Staffing concerns were cited by 94% overall, suggesting both physicians and nursing specialties have thin reserves of supplemental staff.
“A lot of hospitals have cut back on staff so much to save money, the margin if you will, has been drastically cut,” Starke says. “I personally feel that hospitals have a duty to make sure that their work force is healthy.”
In that regard, hospitals could plan ahead for replacing ill staff during the winter months marked by colds and flu, he says.
“This is predictable because you know the majority of these illnesses are going to occur between November and March,” Starke notes. “Unfortunately, hospitals tend to be full at that time as well, as people in the community are getting sick — especially with influenza. The point is you can look at your staffing patterns and do some planning and account for the fact that a certain percentage of your employees are going to be out at any given time [during this period].”
If the presenteeism culture is so entrenched that healthcare workers are going to continue to show up sick even with clear and supportive sick policies, the best single practice to advocate is hand hygiene. At Texas Children’s, a major institutional effort pushed compliance with hand washing toward 100%, drastically reducing hospital-acquired respiratory infections in patients, Starke says.
“The vast majority of respiratory viruses are transmitted through direct contact,” he says. “In fact, they are not particularly airborne — though influenza is a little different in that it can be spread through droplets through the air that can go several feet. So if every healthcare worker got immunized for flu and then if we really do a superb job with hand hygiene, we would block the vast majority of transmission of viruses from healthcare workers to patients.”
REFERENCES
- Szymczak JE, Smathers S, Hoegg C, et al. Reasons why physicians and advanced practice clinicians work while sick: A mixed methods analysis [published online ahead of print July 6, 2015]. JAMA Pediatr doi:10.1001/jamapediatrics.2015.0684.
- Starke JR, Jackson MA. When the health care worker is sick: primum non nocere [published online ahead of print July 6, 2015]. JAMA Pediatr. doi:10.1001/jamapediatrics.2015.0994.
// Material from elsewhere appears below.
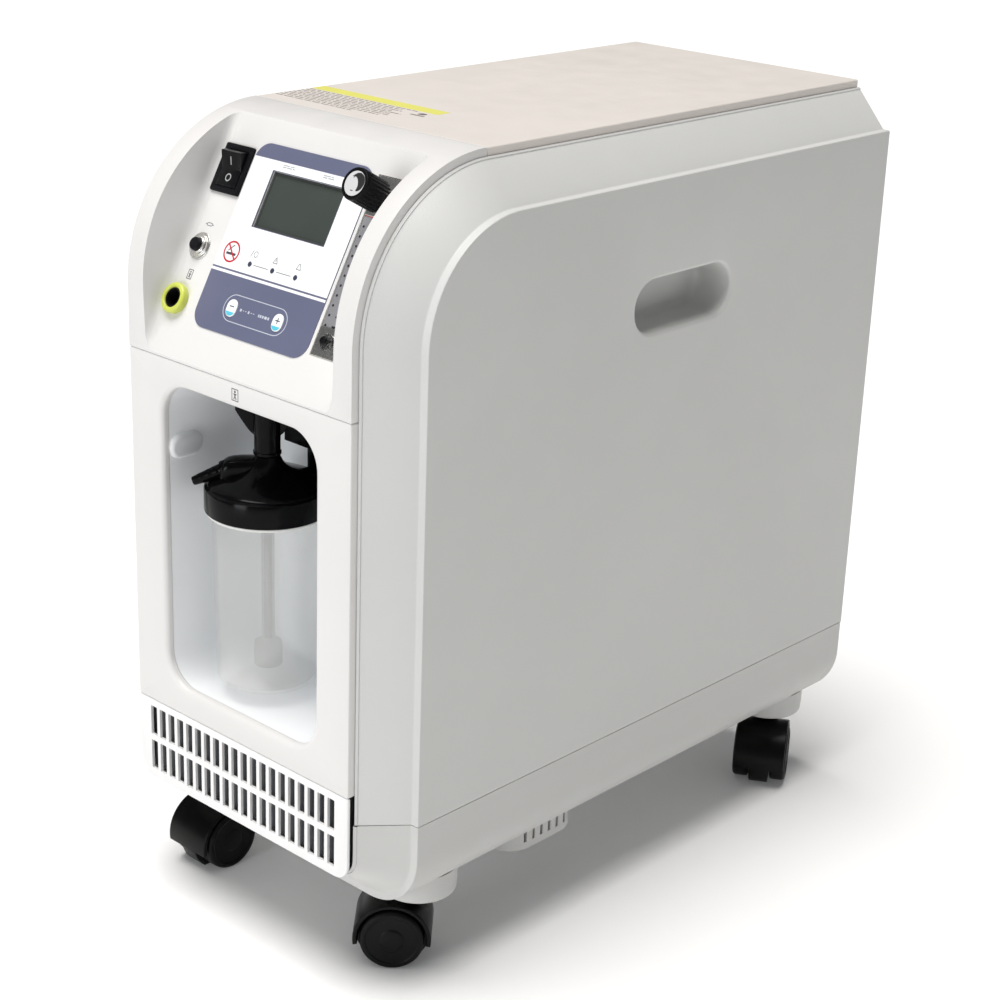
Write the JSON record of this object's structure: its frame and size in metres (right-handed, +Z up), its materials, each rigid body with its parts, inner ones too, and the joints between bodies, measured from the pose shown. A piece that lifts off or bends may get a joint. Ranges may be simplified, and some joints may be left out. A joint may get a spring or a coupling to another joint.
{
  "type": "oxygen concentrator",
  "caption": "Upright stationary oxygen concentrator on swivel castors, with a sloped control panel, flowmeter and a humidifier bottle in a front niche.",
  "frame": {"origin": "centre of the footprint at floor level, under the wheels", "axes": "+X to the right when the control panel is faced, -Y the side with the control panel, +Z up"},
  "size_m": [0.31, 0.574, 0.629],
  "materials": {
    "shell_white": "satin",
    "lid_white": "satin",
    "niche_white": "satin",
    "grille_white": "satin",
    "foam_grey": "open-cell",
    "black_plastic": "satin",
    "rocker_black": "gloss",
    "overlay_blue": "fine texture",
    "lcd_grey": "polished",
    "outlet_green": "gloss",
    "key_white": "gloss",
    "chrome": "polished",
    "clear_tube": "polished",
    "scale_grey": "satin",
    "float_red": "gloss",
    "board_green": "solder mask",
    "bottle_clear": "frosted",
    "seal_white": "smooth",
    "steel_plate": "galvanised",
    "cast_alloy": "as cast",
    "shaft_steel": "ground",
    "rubber_black": "moulded",
    "bed_white": "satin",
    "coil_black": "satin",
    "copper": "drawn",
    "hose_clear": "smooth",
    "castor_black": "satin"
  },
  "bodies": {
    "cabinet": {"base_tray": "shell_white", "side_cover_left": "shell_white", "side_cover_right": "shell_white", "top_cover": "lid_white", "control_fascia": "shell_white", "lower_front_panel": "shell_white", "humidifier_niche": "niche_white", "intake_grille": "grille_white", "intake_filter": "foam_grey", "rear_panel": "shell_white", "power_inlet": "black_plastic", "rear_filter_cover": "grille_white", "exhaust_vent": "shell_white", "membrane_overlay": "overlay_blue", "lcd_display": "lcd_grey", "rocker_bezel": "black_plastic", "breaker_body": "chrome", "outlet_ring": "outlet_green", "outlet_port": "black_plastic", "flowmeter_body": "chrome", "flow_scale_plate": "scale_grey", "flow_tube": "clear_tube", "control_board": "board_green", "humidifier_arm": "black_plastic", "chassis": "steel_plate", "compressor_crankcase": "cast_alloy", "compressor_heads": "cast_alloy", "compressor_mounts": "rubber_black", "sieve_beds": "bed_white", "product_tank": "bed_white", "valve_block": "cast_alloy", "solenoid_coils": "coil_black", "cooling_fan_frame": "coil_black", "cooling_coil": "copper", "power_board": "board_green", "gas_hoses": "hose_clear", "intake_muffler": "coil_black", "exhaust_muffler": "coil_black", "cover_screws": "shaft_steel"},
    "rocker": {"rocker_paddle": "rocker_black"},
    "breaker": {"breaker_button": "black_plastic"},
    "minus_button": {"minus_key": "key_white"},
    "plus_button": {"plus_key": "key_white"},
    "knob": {"flow_knob": "black_plastic"},
    "float": {"float_ball": "float_red"},
    "nut": {"wing_nut": "black_plastic"},
    "humidifier_head": {"humidifier_lid": "black_plastic", "diffuser_stem": "bed_white"},
    "seal": {"lid_seal": "seal_white"},
    "bottle": {"humidifier_bottle": "bottle_clear"},
    "fan": {"fan_impeller": "coil_black"},
    "crank": {"compressor_shaft": "shaft_steel"},
    "castor_front_left": {"castor_front_left": "castor_black"},
    "wheels_front_left": {"wheels_front_left": "castor_black"},
    "castor_front_right": {"castor_front_right": "castor_black"},
    "wheels_front_right": {"wheels_front_right": "castor_black"},
    "castor_rear_left": {"castor_rear_left": "castor_black"},
    "wheels_rear_left": {"wheels_rear_left": "castor_black"},
    "castor_rear_right": {"castor_rear_right": "castor_black"},
    "wheels_rear_right": {"wheels_rear_right": "castor_black"}
  },
  "joints": [
    {"name": "rocker_tip", "type": "hinge", "parent": "cabinet", "child": "rocker", "pos_m": [-0.082, -0.21638, 0.58598], "axis": [-1, 0, 0], "range_deg": [0, 30]},
    {"name": "breaker_press", "type": "slide", "parent": "cabinet", "child": "breaker", "axis": [0, 0.8746, -0.4848], "range_m": [0, 0.0025], "stiffness_N_per_m": 300},
    {"name": "minus_press", "type": "slide", "parent": "cabinet", "child": "minus_button", "axis": [0, 0.8746, -0.4848], "range_m": [0, 0.0005], "stiffness_N_per_m": 400},
    {"name": "plus_press", "type": "slide", "parent": "cabinet", "child": "plus_button", "axis": [0, 0.8746, -0.4848], "range_m": [0, 0.0005], "stiffness_N_per_m": 400},
    {"name": "flow_turn", "type": "hinge", "parent": "cabinet", "child": "knob", "pos_m": [0.08, -0.23177, 0.59989], "axis": [0, -0.8746, 0.4848], "range_deg": [0, 1530]},
    {"name": "float_rise", "type": "slide", "parent": "cabinet", "child": "float", "axis": [0, 0.4848, 0.8746], "range_m": [0, 0.073]},
    {"name": "humidifier_drop", "type": "slide", "parent": "cabinet", "child": "humidifier_head", "axis": [0, 0, -1], "range_m": [0, 0.00564]},
    {"name": "nut_turn", "type": "hinge", "parent": "humidifier_head", "child": "nut", "pos_m": [-0.023, -0.237, 0.4], "axis": [0, 0, -1], "range_deg": [0, 1440]},
    {"name": "seal_drop", "type": "slide", "parent": "humidifier_head", "child": "seal", "axis": [0, 0, -1], "range_m": [0, 0.0035]},
    {"name": "bottle_unscrew", "type": "hinge", "parent": "seal", "child": "bottle", "pos_m": [-0.023, -0.237, 0.28], "axis": [0, 0, -1], "range_deg": [0, 360]},
    {"name": "fan_spin", "type": "hinge", "parent": "cabinet", "child": "fan", "pos_m": [0, 0.13, 0.42], "axis": [0, 0, 1], "continuous": true},
    {"name": "crank_spin", "type": "hinge", "parent": "cabinet", "child": "crank", "pos_m": [0, 0.15, 0.178], "axis": [0, 1, 0], "continuous": true},
    {"name": "swivel_front_left", "type": "hinge", "parent": "cabinet", "child": "castor_front_left", "pos_m": [-0.11, -0.203, 0.07], "axis": [0, 0, 1], "continuous": true},
    {"name": "roll_front_left", "type": "hinge", "parent": "castor_front_left", "child": "wheels_front_left", "pos_m": [-0.11, -0.221, 0.025], "axis": [1, 0, 0], "continuous": true},
    {"name": "swivel_front_right", "type": "hinge", "parent": "cabinet", "child": "castor_front_right", "pos_m": [0.11, -0.203, 0.07], "axis": [0, 0, 1], "continuous": true},
    {"name": "roll_front_right", "type": "hinge", "parent": "castor_front_right", "child": "wheels_front_right", "pos_m": [0.09662, -0.21504, 0.025], "axis": [0.6691, -0.7431, 0], "continuous": true},
    {"name": "swivel_rear_left", "type": "hinge", "parent": "cabinet", "child": "castor_rear_left", "pos_m": [-0.11, 0.247, 0.07], "axis": [0, 0, 1], "continuous": true},
    {"name": "roll_rear_left", "type": "hinge", "parent": "castor_rear_left", "child": "wheels_rear_left", "pos_m": [-0.11616, 0.23009, 0.025], "axis": [0.9397, -0.342, 0], "continuous": true},
    {"name": "swivel_rear_right", "type": "hinge", "parent": "cabinet", "child": "castor_rear_right", "pos_m": [0.11, 0.247, 0.07], "axis": [0, 0, 1], "continuous": true},
    {"name": "roll_rear_right", "type": "hinge", "parent": "castor_rear_right", "child": "wheels_rear_right", "pos_m": [0.11927, 0.23157, 0.025], "axis": [0.8572, 0.515, 0], "continuous": true}
  ],
  "couplings": [
    {"joint": "nut_turn", "follows": "humidifier_drop", "rad_per_m": 4456},
    {"joint": "seal_drop", "follows": "bottle_unscrew", "m_per_rad": 0.00055704}
  ]
}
- Cunney RJ, Bialachowski A, Thornley D, et al. An outbreak of influenza A in a neonatal intensive care unit. Infect Control Hosp Epidemiol. 2000;21(7):449–454pmid:10926394.
- Weinstock DM, Eagan J, Malak SA, et al. Control of influenza A on a bone marrow transplant unit. Infect Control Hosp Epidemiol. 2000;21(11):730–732pmid:11089659.
- Trunong KK, Huang, SA, Dickey Linda, et al. Do no Harm: Attitudes among Physicians and Trainees about Working when Ill. IDWeek. Session 53. HAI: Occupational Health. San Diego, CA. Oct.7-11, 2015.
Employee health professionals must work with clinical colleagues to develop clear, supportive policies that clarify when ill healthcare workers should take a sick day rather than expose vulnerable patients and co-workers, researchers recommend.